Mich. looks to lead on green manufacturing

Michigan Governor Jennifer Granholm wants her state to be the nation’s epicenter for green manufacturing. Last week, the Granholm administration announced a string of investments, totaling more than $1.5 billion, to transform auto assembly plants into solar power and battery systems manufacturing facilities. Gov. Granholm also announced the creation of a new state agency meant to manage and promote Michigan’s environmental, natural resource, and related economic interests.

Through a series of incentives and programs, Michigan is launching a concerted effort to turn the state’s once-powerful auto-manufacturing infrastructure into a bastion of clean and alternative energy product manufacturers. Through mechanisms such as the Advanced-battery incentives, the 21st Century Jobs Fund, alternative-energy and high-tech tax credits, renewable-energy Renaissance Zones, Anchor Zone incentives and Centers of Energy Excellence, Michigan is attracting a range of clean-energy companies who are bringing with them tax revenue and jobs.

In her weekly radio address, Gov. Granholm outlined two solar panel operations that agreed to build facilities in Michigan. Clairvoyant Energy will convert part of Ford’s former Wixom Assembly plant in Oakland County and Suniva is building a new solar manufacturing plant in Saginaw County. Clairvoyant will be joined by Xtreme Power, a builder of stationary battery systems to store solar and wind energy, at the Wixom plant, as Xtreme Power is said to invest $475 million and create 2.500 jobs.

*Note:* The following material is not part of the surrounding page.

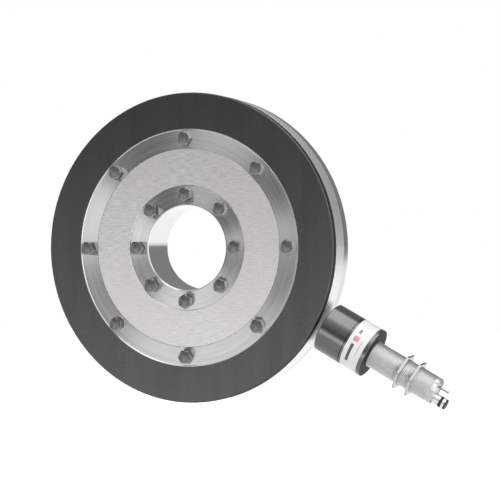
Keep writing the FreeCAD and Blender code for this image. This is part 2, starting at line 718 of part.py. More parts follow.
def core_and_coil():
    # pot core with its slot towards the disc, the spool in the slot and the winding on the spool
    core_radius = "cap_radius - cap_wall - fit_gap"
    core = turned("core", [
        ("0", CORE_FRONT),
        ("core_slot_inner", CORE_FRONT),
        ("core_slot_inner", CORE_FRONT + " + core_slot_depth"),
        ("core_slot_outer", CORE_FRONT + " + core_slot_depth"),
        ("core_slot_outer", CORE_FRONT),
        (core_radius, CORE_FRONT),
        (core_radius, CORE_BACK),
        ("0", CORE_BACK),
    ])
    keep(core, "ferrite_core", PICKUP)
    slot_floor = CORE_FRONT + " + core_slot_depth"
    inner = "core_slot_inner + fit_gap"
    outer = "core_slot_outer - fit_gap"
    spool = turned("spool", [
        (inner, CORE_FRONT),
        (outer, CORE_FRONT),
        (outer, CORE_FRONT + " + bobbin_wall"),
        (inner + " + bobbin_wall", CORE_FRONT + " + bobbin_wall"),
        (inner + " + bobbin_wall", slot_floor + " - bobbin_wall"),
        (outer, slot_floor + " - bobbin_wall"),
        (outer, slot_floor),
        (inner, slot_floor),
    ])
    keep(spool, "coil_bobbin", PICKUP)
    winding = ring_of("winding", inner + " + bobbin_wall + fit_gap", outer + " - winding_margin",
                      CORE_FRONT + " + bobbin_wall + fit_gap", slot_floor + " - bobbin_wall - fit_gap")
    keep(winding, "pickup_winding", PICKUP)


def housing():
    # turned housing: sleeve inside the cap, seat of the label, and the rear flange
    sleeve = "cap_radius - cap_wall - fit_gap"
    bore = HOUSING_BORE
    body = turned("housing", [
        (bore, CORE_BACK),
        (sleeve, CORE_BACK),
        (sleeve, LABEL_FRONT),
        ("cap_radius - label_thickness", LABEL_FRONT),
        ("cap_radius - label_thickness", FLANGE_FRONT),
        ("cap_radius", FLANGE_FRONT),
        ("cap_radius", FLANGE_BACK + " - flange_edge"),
        ("cap_radius - flange_edge", FLANGE_BACK),
        ("barrel_radius + fit_gap", FLANGE_BACK),
        ("barrel_radius + fit_gap", FLOOR_FRONT),
        (bore + " - board_step_width", FLOOR_FRONT),
        (bore + " - board_step_width", BOARD_STEP),
        (bore, BOARD_STEP),
    ])
    keep(body, "pickup_housing", PICKUP)
    ring = ring_of("lock", sleeve + " + fit_gap", "cap_radius", LOCK_FRONT, LABEL_FRONT)
    keep(ring, "lock_ring", PICKUP)
    label = ring_of("label", "cap_radius - label_thickness", "cap_radius", LABEL_FRONT, FLANGE_FRONT)
    keep(label, "label_sleeve", PICKUP)
    board = turned("pickup_board", [
        ("0", BOARD_STEP + " - board_thickness"),
        (bore + " - fit_gap", BOARD_STEP + " - board_thickness"),
        (bore + " - fit_gap", BOARD_STEP),
        ("0", BOARD_STEP),
    ])
    keep(board, "pickup_board", PICKUP)
    chips = []
    top = worked_out(BOARD_STEP + " - board_thickness - chip_height")
    unit = worked_out(HOUSING_BORE)
    for chip in PICKUP_CHIPS:
        across, up, wide, high = [share * unit for share in chip]
        chips.append(Part.makeBox(wide, size("chip_height"), high,
                                  FreeCAD.Vector(across - wide / 2, top, up - high / 2)))
    parts = doc.addObject("Part::Feature", "pickup_chips")
    parts.Shape = Part.makeCompound(chips)
    keep(parts, "pickup_components", PICKUP)


def threaded_barrel():
    # tube with an inner collar against the housing's floor, and a notched nose at its free end
    body = turned("barrel", [
        (BARREL_BORE_RADIUS, FLOOR_FRONT + " - barrel_collar_width"),
        (BARREL_COLLAR_RADIUS, FLOOR_FRONT + " - barrel_collar_width"),
        (BARREL_COLLAR_RADIUS, FLOOR_FRONT),
        ("barrel_radius", FLOOR_FRONT),
        ("barrel_radius", NOSE_FRONT + " - relief_width"),
        (RELIEF_RADIUS, NOSE_FRONT + " - relief_width"),
        (RELIEF_RADIUS, NOSE_FRONT),
        (NOSE_RADIUS, NOSE_FRONT),
        (NOSE_RADIUS, BARREL_END + " - nose_chamfer"),
        (NOSE_RADIUS + " - nose_chamfer", BARREL_END),
        (SOCKET_RADIUS, BARREL_END),
        (SOCKET_RADIUS, SOCKET_FLOOR),
        (BARREL_BORE_RADIUS, SOCKET_FLOOR),
    ])
    notch = body.newObject("PartDesign::SubtractiveBox", "notch")
    bind(notch, "Length", "barrel_radius")
    bind(notch, "Width", "notch_depth + notch_depth")
    bind(notch, "Height", "notch_width")
    turn = FreeCAD.Rotation(FreeCAD.Vector(0, 1, 0), -size("notch_angle"))
    corner = FreeCAD.Vector(0, worked_out(BARREL_END + " - notch_depth"), -size("notch_width") / 2)
    notch.Placement = FreeCAD.Placement(turn.multVec(corner), turn)
    doc.recompute()
    keep(body, "threaded_barrel", PICKUP)


def jam_nuts():
    # thin hexagon nuts, chamfered on both faces, one each side of the user's bracket
    bore = "barrel_radius + nut_clearance"
    for node, place in (("front_jam_nut", "front_nut_place"), ("rear_jam_nut", "rear_nut_place")):
        blank = turned(node + "_blank", [
            (bore, "0"),
            (NUT_FACE_RADIUS, "0"),
            (NUT_CORNER_RADIUS, "nut_corner_depth"),
            (NUT_CORNER_RADIUS, "nut_thickness - nut_corner_depth"),
            (NUT_FACE_RADIUS, "nut_thickness"),
            (bore, "nut_thickness"),
        ])
        hexagon = doc.addObject("Part::Prism", node + "_hexagon")
        hexagon.Polygon = SIDES
        bind(hexagon, "Circumradius", NUT_FLATS + " / 3 ^ 0.5")
        bind(hexagon, "Height", "nut_thickness")
        hexagon.Placement = FreeCAD.Placement(
            FreeCAD.Vector(0, 0, 0), FreeCAD.Rotation(FreeCAD.Vector(1, 0, 0), -90))
        nut = doc.addObject("Part::Common", node + "_common")
        nut.Base = blank
        nut.Tool = hexagon
        at = FreeCAD.Vector(0, worked_out(FLANGE_BACK + " + " + place), 0)
        keep(nut, node, PICKUP.multiply(FreeCAD.Placement(at, FreeCAD.Rotation())))


def contact_places():
    # one long contact through the insert and two short ones moulded into its face above it:
    # across, up, start, length inside the barrel and reach beyond its end
    radius = worked_out(SOCKET_RADIUS + " - insert_gap")
    through = (SOCKET_FLOOR + " - pin_tail", "socket_depth + pin_tail", "pin_reach")
    moulded = (INSERT_FACE + " - short_pin_root", "short_pin_root + insert_recess", "short_pin_reach")
    places = [(LONG_CONTACT, through)]
    places += [(place, moulded) for place in SHORT_CONTACTS]
    return [(across * radius, up * radius, worked_out(start), inside, reach)
            for (across, up), (start, inside, reach) in places]


def connector():
    # pale insert with its contacts, and the sealed plug nose below them
    insert = turned("insert", [
        ("0", SOCKET_FLOOR),
        (SOCKET_RADIUS + " - insert_gap", SOCKET_FLOOR),
        (SOCKET_RADIUS + " - insert_gap", INSERT_FACE),
        ("0", INSERT_FACE),
    ])
    back = FreeCAD.Vector(0, 1, 0)
    places = contact_places()
    for index, (across, up, start, inside, reach) in enumerate(places):
        drilled(insert, "contact_hole_%d" % index, "pin_radius + insert_gap", inside,
                FreeCAD.Vector(across, start, up), back, 1)
    seat = worked_out(INSERT_FACE + " - nose_plug_root")
    drilled(insert, "nose_plug_hole", "nose_plug_radius + insert_gap", "nose_plug_root + pin_tail",
            FreeCAD.Vector(0, seat, -worked_out(NOSE_PLUG_OFFSET)), back, 1)
    keep(insert, "connector_insert", PICKUP)
    pins = []
    for across, up, start, inside, reach in places:
        length = worked_out(inside + " + " + reach)
        pin = Part.makeCylinder(size("pin_radius"), length, FreeCAD.Vector(across, start, up), back)
        tip = [edge for edge in pin.Edges if edge.BoundBox.YMin > start + length - size("fit_gap")]
        pins.append(pin.makeFillet(size("pin_rounding"), tip[:1]))
    contacts = doc.addObject("Part::Feature", "contacts")
    contacts.Shape = Part.makeCompound(pins)
    keep(contacts, "contact_pins", PICKUP)


def nose_plug():
    # metal nose with a seal in its groove and a black tip on its end
    root = INSERT_FACE + " - nose_plug_root"
    seal_front = BARREL_END + " + nose_plug_collar"
    seal_back = seal_front + " + nose_seal_width"
    tip_front = seal_back + " + nose_band_width"
    tip_back = tip_front + " + nose_tip_length"
    below = PICKUP.multiply(FreeCAD.Placement(
        FreeCAD.Vector(0, 0, -worked_out(NOSE_PLUG_OFFSET)), FreeCAD.Rotation()))
    nose = turned("nose", [
        ("0", root),
        ("nose_plug_radius", root),
        ("nose_plug_radius", seal_front),
        ("nose_plug_neck_radius", seal_front),
        ("nose_plug_neck_radius", seal_back),
        ("nose_plug_radius", seal_back),
        ("nose_plug_radius", tip_front),
        ("nose_tip_stem_radius + fit_gap", tip_front),
        ("nose_tip_stem_radius + fit_gap", tip_front + " - nose_tip_stem_length - fit_gap"),
        ("0", tip_front + " - nose_tip_stem_length - fit_gap"),
    ])
    keep(nose, "nose_plug", below)
    seal = ring_of("nose_seal", "nose_plug_neck_radius + fit_gap", "nose_plug_radius + fit_gap",
                   seal_front, seal_back)
    keep(seal, "nose_seal", below)
    tip = turned("nose_tip", [
        ("0", tip_front + " - nose_tip_stem_length"),
        ("nose_tip_stem_radius", tip_front + " - nose_tip_stem_length"),
        ("nose_tip_stem_radius", tip_front),
        ("nose_plug_radius", tip_front),
        ("nose_plug_radius", tip_back + " - nose_tip_chamfer"),
        ("nose_plug_radius - nose_tip_chamfer", tip_back),
        ("0", tip_back),
    ])
    keep(tip, "nose_tip", below)


measuring_body()
front_ring()
rear_ring()
cover_plates()
seals()
electronics()
strain_gauges()
bolts()
ring_screws()
sensing_cap()
core_and_coil()
housing()
threaded_barrel()
jam_nuts()
connector()
nose_plug()
doc.removeObject(sums.Name)
doc.recompute()

for thing in doc.Objects:
    for state in ("Invalid", "Error"):
        if state in thing.State:
            raise RuntimeError("%s is %s" % (thing.Name, state))
for thing in nodes:
    if thing.Shape.isNull() or not thing.Shape.isValid():
        raise RuntimeError("%s has no valid shape" % thing.Label)

os.makedirs(PARTS_FOLDER, exist_ok=True)
for thing in nodes:
    thing.Shape.exportStep(os.path.join(PARTS_FOLDER, thing.Label + ".step"))
    print("%-20s solids %2d  volume %10.1f mm3" % (thing.Label, len(thing.Shape.Solids), thing.Shape.Volume))
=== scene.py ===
import math

import bmesh
import bpy
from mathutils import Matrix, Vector


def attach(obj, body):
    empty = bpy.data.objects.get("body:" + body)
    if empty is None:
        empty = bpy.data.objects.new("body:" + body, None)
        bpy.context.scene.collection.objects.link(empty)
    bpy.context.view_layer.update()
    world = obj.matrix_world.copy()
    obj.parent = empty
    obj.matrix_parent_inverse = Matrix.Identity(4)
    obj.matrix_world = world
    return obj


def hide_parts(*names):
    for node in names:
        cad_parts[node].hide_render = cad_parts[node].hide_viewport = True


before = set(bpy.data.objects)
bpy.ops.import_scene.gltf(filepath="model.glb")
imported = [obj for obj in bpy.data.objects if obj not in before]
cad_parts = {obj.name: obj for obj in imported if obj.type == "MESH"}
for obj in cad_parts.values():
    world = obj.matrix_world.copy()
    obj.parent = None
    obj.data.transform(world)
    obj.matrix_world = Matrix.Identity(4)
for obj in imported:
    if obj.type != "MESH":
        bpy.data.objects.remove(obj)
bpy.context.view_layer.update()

# Torque sensor: a turned steel torsion disc with a black ring, and the pickup at its rim.
# Lengths are in metres in the frame's axes: the disc turns about Y and faces -Y, and Z is up.

# Places and sizes shared with the model.
FLANGE_FACE = -0.02275
HUB_FACE = -0.02215
RIM_REAR = 0.02275
HUB_REAR = 0.02555
BORE_WALL = 0.0425
BORE_EDGE = 0.0437
RIM_START = 0.1195
BOLT_FLATS = 0.013
BOLT_HEAD_HEIGHT = 0.0065
BOLT_FACE_RADIUS = 0.00575
BOLT_RADIUS = 0.004
BOLT_PITCH = 0.00125
BOLT_REACH = 0.013
BOLT_COUNT = 8
# turn of each bolt's corners in degrees; the bolts are counted clockwise from the right
OUTER_BOLT_TURNS = (-14.0, 0.0, 0.0, 30.0, -10.0, 0.0, 0.0, 0.0)
INNER_BOLT_TURNS = (30.0, -20.0, 30.0, 0.0, 0.0, 30.0, 30.0, 0.0)
OUTER_CIRCLE_RADIUS = 0.109
INNER_CIRCLE_RADIUS = 0.0535
PICKUP_ANGLE = math.radians(29.0)
BARREL_RADIUS = 0.0135
BARREL_PITCH = 0.0015
BARREL_BORE_RADIUS = 0.010
BARREL_COLLAR_RADIUS = 0.0165
BARREL_START = 0.2028
COLLAR_END = 0.2063
THREAD_START = 0.2133
THREAD_END = 0.2794
RELIEF_END = 0.2804
RELIEF_RADIUS = 0.0127
NOSE_RADIUS = 0.0132
BARREL_END = 0.2847
SOCKET_RADIUS = 0.012
SOCKET_FLOOR = 0.2701
NOTCH_WIDTH = 0.0086
NOTCH_DEPTH = 0.0047
NOTCH_TURN = math.radians(26.0)
NUT_FLATS = 0.034
NUT_FACE_RADIUS = 0.0166
NUT_THICKNESS = 0.0028
NUT_BORE_RADIUS = 0.01355
NUT_TURN = math.radians(57.0)
FRONT_NUT_PLACE = 0.2457
REAR_NUT_PLACE = 0.2594

FULL_TURN = 2.0 * math.pi
HEXAGON_SIDES = 6
BOLT_CORNER_SLOPE = math.tan(math.radians(30.0))
NUT_CORNER_SLOPE = math.tan(math.radians(7.5))
# chamfers, the washer face under a head, and the threads
BOLT_WASHER = 0.0003
BOLT_WASHER_RADIUS = 0.0062
BOLT_THREAD_HIDDEN = 0.003
BOLT_THREAD_DEPTH = 0.00072
BOLT_END_CHAMFER = 0.0008
BARREL_THREAD_DEPTH = 0.00088
NOSE_CHAMFER = 0.0004
NUT_MOUTH = 0.0004

# Fineness of the meshes, and the angles in degrees above which an edge stays sharp.
MERGE_DISTANCE = 1e-7
BOLT_COLUMNS = 48
BARREL_COLUMNS = 96
NOSE_COLUMNS = 84
NOTCH_COLUMNS = 12
NUT_COLUMNS = 96
BOLT_SMOOTH = 32.0
BARREL_SMOOTH = 62.0
NUT_SMOOTH = 28.0
BOLT_EDGE = 0.00022
NUT_EDGE = 0.00018
EDGE_SEGMENTS = 2
EDGE_ANGLE = math.radians(38.0)
# one turn of a thread: share of the pitch along, share of the depth inwards
THREAD_PROFILE = ((0.0, 0.0), (0.14, 0.0), (0.5, 1.0), (0.64, 1.0))
# turns by which the profile starts early, and by which it is longer than the thread
THREAD_LEAD = 1.5
THREAD_SPARE_TURNS = 3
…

In order to land these companies, the state has issued $140 million in tax credits over the course of five years. But Gov. Granholm and Michigan Economic Development Corporation (MEDC) President and CEO Greg Main are betting the solar business will be worth every penny.

“Together, Clairvoyant and Suniva are investing more than $1.1 billion in Michigan and hiring 1,250 workers,” Gov. Granholm said in her radio address. And MEDC President and CEO Greg Main praised the governor and state legislature for giving Michigan the tools needed to entice industry leaders. “Thanks to a coordinated strategic plan driven by research and designed to leverage our strengths, we are now out in front of our competition to capture the solar market and create thousands of new jobs in Michigan,” Mr. Main said in a statement.

To help streamline the policy and regulatory side of Michigan’s green economy equation, Gov. Granholm also announced the dissolution of two natural resource and environmental agencies to be combined under one roof. The Department of Natural Resources and Environment (DNRE) will implement an ecosystem-based strategy for resource management, effectively using natural resources in a sustainable manner, and providing for continuous improvements in Michigan’s air, water and soils while facilitating and encouraging economic growth. Lt. Governor John D. Cherry, Jr., who is leading a broad review of state government in an attempt to reorganize the state executive branch from sixteen departments down to eight, said the new DNRE will have a host of conservation authority.

“The new department will be leaner, more efficient and better able to manage our natural resources and protect our environment,” Cherry said.

A transition manager has been put in place until a permanent department head is announced in January 2010.

Lastly, Gov. Granholm and Wisconsin Governor Jim Doyle unveiled their plan for jobs and energy infrastructure at a closed session of the Midwestern Governors Association last week. The Jobs and Energy Infrastructure Accord will serve as a basis to help attract investment in clean energy, by aligning energy, economic and workforce policies. The Energy Infrastructure aspect of the accord identifies steps the states will take to expand electricity transmission, carbon capture and storage, smart-grid, and biofuel transport technologies so they can efficiently transmit clean energy throughout the region to the rest of the country.

“We are focused on ways to create jobs in this new energy economy, both in Michigan and across the Midwest,” Gov. Granholm said.